*Aim of the task*:
Identify every line in the records below that contains the word "JSON", and reproduce each one.

Entries with parts and joints
<<<<
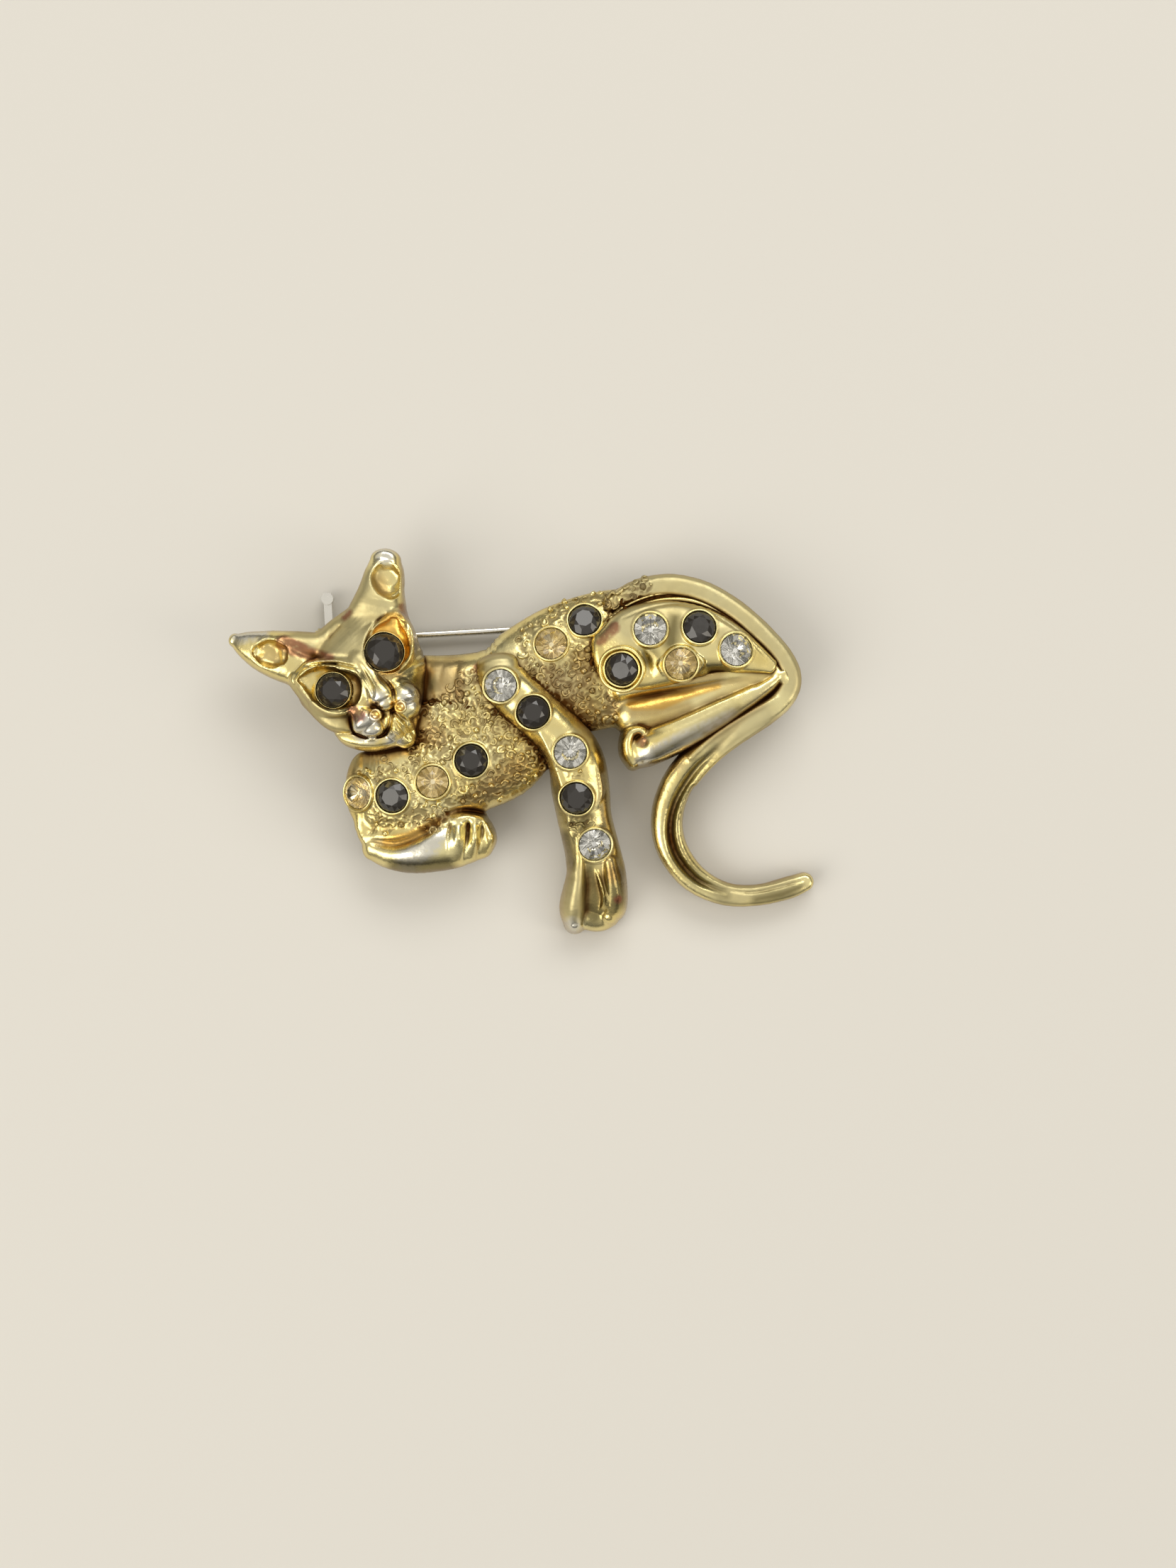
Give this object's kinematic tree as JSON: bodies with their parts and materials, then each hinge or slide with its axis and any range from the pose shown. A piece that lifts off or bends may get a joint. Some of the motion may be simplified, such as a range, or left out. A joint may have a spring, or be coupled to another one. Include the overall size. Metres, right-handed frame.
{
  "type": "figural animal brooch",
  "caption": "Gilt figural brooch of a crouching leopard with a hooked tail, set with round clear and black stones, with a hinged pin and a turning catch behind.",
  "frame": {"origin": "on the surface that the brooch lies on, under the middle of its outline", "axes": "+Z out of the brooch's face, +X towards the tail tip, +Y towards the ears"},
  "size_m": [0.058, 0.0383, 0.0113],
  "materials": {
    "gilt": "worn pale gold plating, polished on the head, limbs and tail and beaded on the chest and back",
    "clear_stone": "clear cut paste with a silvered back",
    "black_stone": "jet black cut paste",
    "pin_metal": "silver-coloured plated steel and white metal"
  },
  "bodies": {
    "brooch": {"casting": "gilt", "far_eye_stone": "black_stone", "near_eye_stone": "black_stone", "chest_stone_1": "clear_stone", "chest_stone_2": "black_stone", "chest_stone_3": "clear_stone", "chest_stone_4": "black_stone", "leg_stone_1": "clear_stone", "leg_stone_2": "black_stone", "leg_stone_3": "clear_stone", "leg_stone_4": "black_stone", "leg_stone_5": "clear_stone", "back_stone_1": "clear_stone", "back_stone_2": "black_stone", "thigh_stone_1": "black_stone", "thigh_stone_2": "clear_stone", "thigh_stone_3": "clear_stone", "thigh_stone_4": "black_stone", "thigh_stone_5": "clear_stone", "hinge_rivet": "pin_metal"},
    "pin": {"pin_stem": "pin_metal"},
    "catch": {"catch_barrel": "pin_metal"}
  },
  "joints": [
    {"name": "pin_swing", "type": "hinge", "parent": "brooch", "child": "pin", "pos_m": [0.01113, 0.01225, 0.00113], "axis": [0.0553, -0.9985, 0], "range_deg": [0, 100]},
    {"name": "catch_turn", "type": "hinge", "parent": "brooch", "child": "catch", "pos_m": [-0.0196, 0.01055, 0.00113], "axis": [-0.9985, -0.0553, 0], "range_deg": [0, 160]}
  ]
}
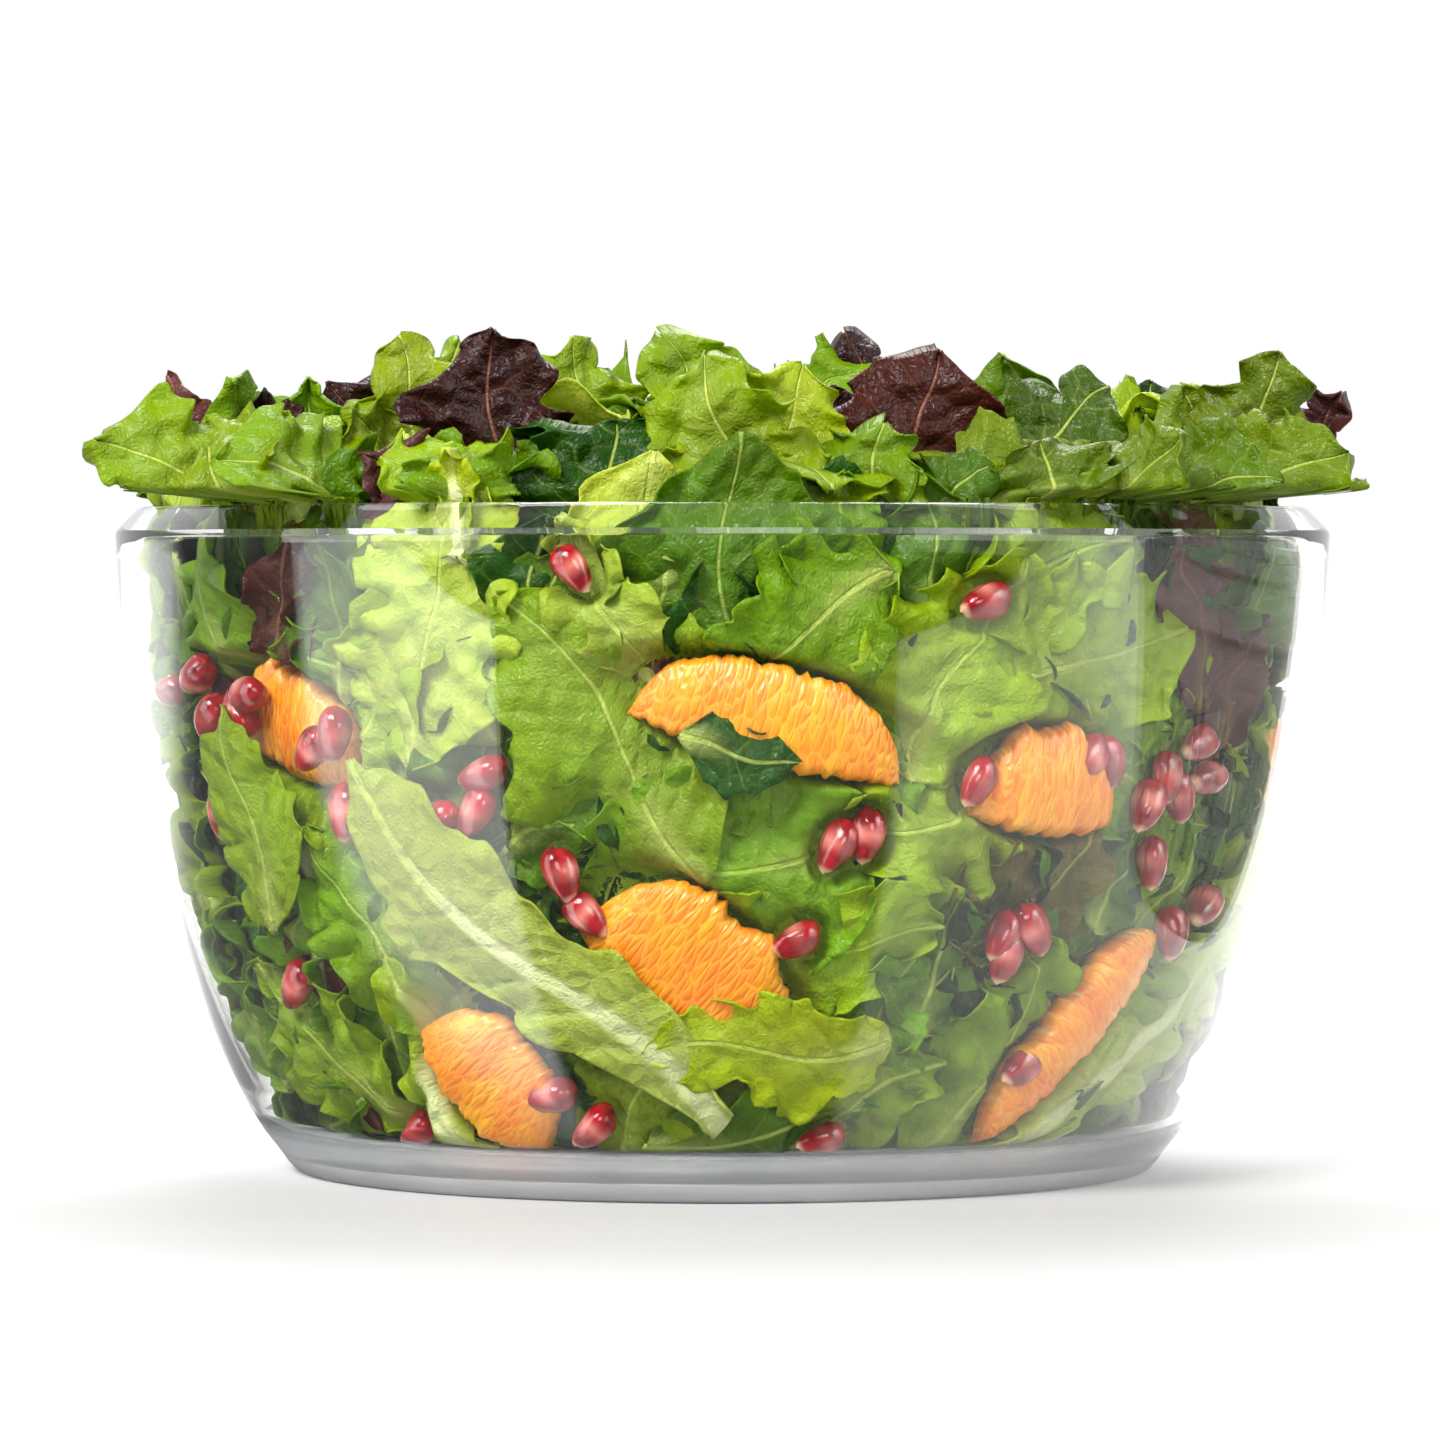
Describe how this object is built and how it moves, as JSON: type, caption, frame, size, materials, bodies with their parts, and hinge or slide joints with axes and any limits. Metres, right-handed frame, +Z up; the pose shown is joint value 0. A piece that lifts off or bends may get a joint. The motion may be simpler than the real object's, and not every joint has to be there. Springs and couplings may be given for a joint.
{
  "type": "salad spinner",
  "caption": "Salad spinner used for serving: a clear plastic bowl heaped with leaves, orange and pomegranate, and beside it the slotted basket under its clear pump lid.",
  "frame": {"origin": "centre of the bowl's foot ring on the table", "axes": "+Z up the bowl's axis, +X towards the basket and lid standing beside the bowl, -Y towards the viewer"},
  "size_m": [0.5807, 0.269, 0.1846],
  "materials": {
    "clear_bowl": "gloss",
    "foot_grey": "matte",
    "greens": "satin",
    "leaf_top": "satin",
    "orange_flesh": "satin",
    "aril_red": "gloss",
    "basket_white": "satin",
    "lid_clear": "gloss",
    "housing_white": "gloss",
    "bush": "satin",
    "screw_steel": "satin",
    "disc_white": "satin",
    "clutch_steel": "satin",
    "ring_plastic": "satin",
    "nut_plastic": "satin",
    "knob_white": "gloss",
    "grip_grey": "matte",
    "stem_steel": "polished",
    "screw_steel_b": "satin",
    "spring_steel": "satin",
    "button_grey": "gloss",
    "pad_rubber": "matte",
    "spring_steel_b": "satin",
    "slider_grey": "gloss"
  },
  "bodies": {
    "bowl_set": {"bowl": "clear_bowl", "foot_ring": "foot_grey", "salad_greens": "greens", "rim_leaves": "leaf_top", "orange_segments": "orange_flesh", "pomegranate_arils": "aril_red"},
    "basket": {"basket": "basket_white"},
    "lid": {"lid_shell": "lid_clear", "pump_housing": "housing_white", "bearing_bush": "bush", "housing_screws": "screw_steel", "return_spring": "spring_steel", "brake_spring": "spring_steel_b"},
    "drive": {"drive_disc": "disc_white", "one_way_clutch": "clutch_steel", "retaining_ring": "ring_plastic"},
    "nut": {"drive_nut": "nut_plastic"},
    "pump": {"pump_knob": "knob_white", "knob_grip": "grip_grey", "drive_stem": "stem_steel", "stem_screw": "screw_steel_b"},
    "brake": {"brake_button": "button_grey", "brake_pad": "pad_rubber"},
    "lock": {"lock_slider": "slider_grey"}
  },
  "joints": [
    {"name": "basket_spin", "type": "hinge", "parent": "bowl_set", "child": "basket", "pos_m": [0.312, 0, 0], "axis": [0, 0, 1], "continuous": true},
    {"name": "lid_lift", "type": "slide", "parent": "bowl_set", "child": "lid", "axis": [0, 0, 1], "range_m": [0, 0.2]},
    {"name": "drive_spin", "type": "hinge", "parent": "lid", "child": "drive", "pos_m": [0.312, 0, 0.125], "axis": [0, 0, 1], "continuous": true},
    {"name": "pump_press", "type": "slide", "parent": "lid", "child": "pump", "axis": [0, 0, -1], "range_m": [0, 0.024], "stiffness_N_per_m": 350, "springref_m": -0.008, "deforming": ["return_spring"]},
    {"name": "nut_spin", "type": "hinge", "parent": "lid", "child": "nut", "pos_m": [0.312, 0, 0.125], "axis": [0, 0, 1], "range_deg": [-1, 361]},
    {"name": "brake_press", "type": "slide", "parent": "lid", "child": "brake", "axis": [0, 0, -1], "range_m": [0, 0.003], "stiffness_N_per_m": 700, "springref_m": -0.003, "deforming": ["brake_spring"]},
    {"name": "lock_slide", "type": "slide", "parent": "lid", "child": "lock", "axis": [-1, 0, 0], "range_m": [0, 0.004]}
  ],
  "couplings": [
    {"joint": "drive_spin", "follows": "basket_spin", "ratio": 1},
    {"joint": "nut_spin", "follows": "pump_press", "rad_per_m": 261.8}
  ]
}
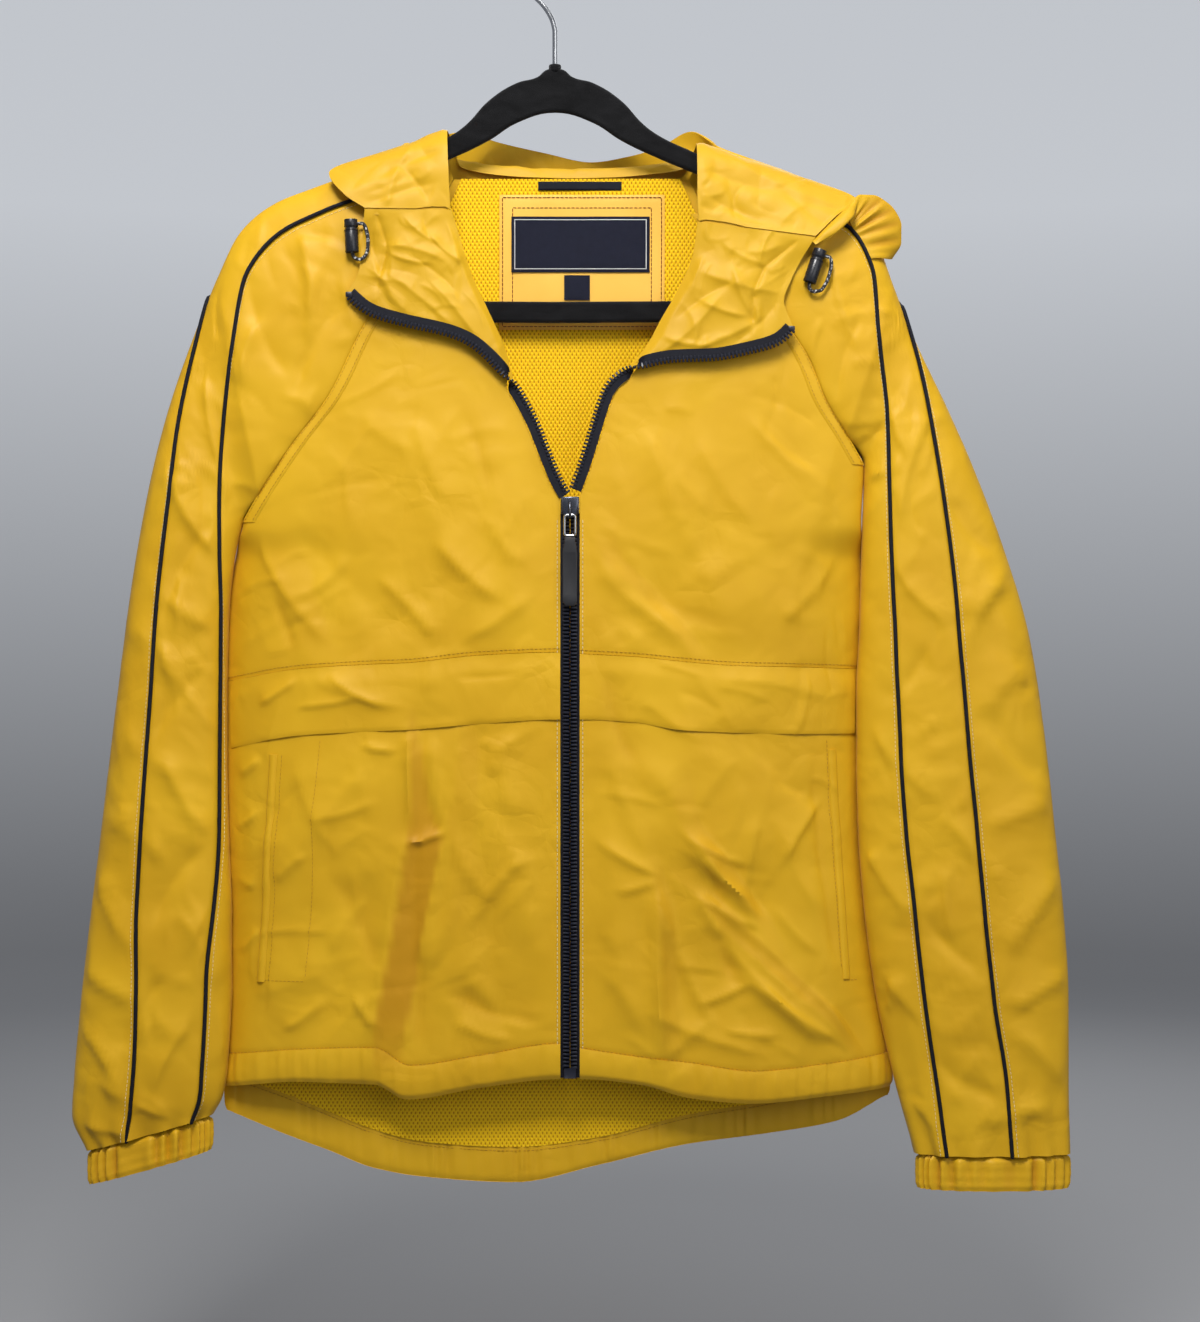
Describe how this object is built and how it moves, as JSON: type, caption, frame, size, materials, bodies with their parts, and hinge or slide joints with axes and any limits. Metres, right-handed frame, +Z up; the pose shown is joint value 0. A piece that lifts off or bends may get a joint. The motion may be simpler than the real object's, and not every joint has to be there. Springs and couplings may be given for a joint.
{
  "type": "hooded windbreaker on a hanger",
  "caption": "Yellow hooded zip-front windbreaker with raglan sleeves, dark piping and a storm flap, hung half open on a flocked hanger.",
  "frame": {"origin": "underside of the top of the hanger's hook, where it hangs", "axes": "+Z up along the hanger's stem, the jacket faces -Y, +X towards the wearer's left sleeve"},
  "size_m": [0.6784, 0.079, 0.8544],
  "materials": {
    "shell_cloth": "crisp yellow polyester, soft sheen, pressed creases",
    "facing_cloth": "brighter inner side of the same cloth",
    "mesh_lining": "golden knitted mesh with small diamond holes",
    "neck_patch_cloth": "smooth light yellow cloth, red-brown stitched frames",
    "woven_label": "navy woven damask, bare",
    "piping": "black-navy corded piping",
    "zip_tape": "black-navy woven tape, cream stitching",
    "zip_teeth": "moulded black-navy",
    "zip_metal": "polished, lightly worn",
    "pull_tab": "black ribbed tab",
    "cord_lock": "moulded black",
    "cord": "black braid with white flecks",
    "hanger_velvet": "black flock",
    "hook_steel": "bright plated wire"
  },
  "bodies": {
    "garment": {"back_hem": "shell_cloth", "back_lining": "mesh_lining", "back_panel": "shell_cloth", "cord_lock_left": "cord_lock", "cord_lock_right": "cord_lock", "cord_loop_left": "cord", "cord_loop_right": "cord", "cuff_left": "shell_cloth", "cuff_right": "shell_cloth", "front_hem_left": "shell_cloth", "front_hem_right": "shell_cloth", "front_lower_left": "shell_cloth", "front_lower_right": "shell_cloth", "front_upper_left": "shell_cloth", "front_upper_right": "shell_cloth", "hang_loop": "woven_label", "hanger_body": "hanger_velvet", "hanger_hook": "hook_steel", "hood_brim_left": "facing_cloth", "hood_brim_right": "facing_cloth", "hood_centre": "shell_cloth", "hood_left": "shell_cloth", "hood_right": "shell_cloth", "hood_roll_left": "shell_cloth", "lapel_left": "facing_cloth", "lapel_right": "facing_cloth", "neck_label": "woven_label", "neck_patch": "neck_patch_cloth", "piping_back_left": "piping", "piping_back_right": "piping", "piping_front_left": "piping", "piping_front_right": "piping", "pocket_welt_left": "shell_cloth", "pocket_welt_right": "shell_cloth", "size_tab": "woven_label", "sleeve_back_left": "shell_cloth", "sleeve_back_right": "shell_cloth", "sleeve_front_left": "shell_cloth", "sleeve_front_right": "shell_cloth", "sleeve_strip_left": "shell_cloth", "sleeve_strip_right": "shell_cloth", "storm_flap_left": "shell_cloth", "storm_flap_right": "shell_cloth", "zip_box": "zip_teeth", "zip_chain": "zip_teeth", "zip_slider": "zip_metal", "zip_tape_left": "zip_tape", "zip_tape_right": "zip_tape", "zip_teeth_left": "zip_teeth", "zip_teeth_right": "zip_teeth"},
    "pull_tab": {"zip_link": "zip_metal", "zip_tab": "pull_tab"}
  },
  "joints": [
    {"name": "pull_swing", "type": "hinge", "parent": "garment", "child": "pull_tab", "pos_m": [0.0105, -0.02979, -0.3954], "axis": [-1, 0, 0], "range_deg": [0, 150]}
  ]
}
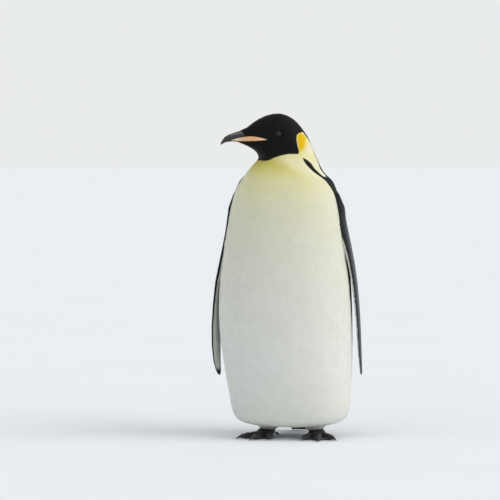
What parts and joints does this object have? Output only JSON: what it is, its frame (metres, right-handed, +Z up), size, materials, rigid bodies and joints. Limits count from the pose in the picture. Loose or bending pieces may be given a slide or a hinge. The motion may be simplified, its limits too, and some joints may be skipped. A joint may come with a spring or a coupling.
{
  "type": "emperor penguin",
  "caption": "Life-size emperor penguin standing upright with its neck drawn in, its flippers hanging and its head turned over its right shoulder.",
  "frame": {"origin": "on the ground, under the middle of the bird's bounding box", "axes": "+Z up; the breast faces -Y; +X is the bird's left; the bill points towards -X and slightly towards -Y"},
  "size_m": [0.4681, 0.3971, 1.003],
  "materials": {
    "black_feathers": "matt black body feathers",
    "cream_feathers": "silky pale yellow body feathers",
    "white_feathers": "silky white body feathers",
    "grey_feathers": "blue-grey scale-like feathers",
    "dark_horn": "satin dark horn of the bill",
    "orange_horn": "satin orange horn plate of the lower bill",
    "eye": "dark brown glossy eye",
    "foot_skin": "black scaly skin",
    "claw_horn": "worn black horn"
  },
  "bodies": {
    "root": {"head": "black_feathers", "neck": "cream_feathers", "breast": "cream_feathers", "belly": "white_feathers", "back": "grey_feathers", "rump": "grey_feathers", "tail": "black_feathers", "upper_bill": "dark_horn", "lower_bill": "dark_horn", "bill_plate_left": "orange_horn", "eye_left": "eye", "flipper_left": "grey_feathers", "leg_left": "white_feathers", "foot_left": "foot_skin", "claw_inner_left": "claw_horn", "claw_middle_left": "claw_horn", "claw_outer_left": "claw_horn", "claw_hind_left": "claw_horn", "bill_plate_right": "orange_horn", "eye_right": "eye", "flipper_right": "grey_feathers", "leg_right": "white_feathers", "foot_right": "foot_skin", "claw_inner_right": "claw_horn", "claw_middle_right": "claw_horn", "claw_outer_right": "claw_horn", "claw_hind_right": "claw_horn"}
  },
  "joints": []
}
>>>>
*Reply*:
Give this object's kinematic tree as JSON: bodies with their parts and materials, then each hinge or slide with its axis and any range from the pose shown. A piece that lifts off or bends may get a joint. Some of the motion may be simplified, such as a range, or left out. A joint may have a spring, or be coupled to another one. Include the overall size. Metres, right-handed frame.
Describe how this object is built and how it moves, as JSON: type, caption, frame, size, materials, bodies with their parts, and hinge or slide joints with axes and any limits. Metres, right-handed frame, +Z up; the pose shown is joint value 0. A piece that lifts off or bends may get a joint. The motion may be simpler than the real object's, and not every joint has to be there. Springs and couplings may be given for a joint.
Describe how this object is built and how it moves, as JSON: type, caption, frame, size, materials, bodies with their parts, and hinge or slide joints with axes and any limits. Metres, right-handed frame, +Z up; the pose shown is joint value 0. A piece that lifts off or bends may get a joint. The motion may be simpler than the real object's, and not every joint has to be there. Springs and couplings may be given for a joint.
What parts and joints does this object have? Output only JSON: what it is, its frame (metres, right-handed, +Z up), size, materials, rigid bodies and joints. Limits count from the pose in the picture. Loose or bending pieces may be given a slide or a hinge. The motion may be simplified, its limits too, and some joints may be skipped. A joint may come with a spring or a coupling.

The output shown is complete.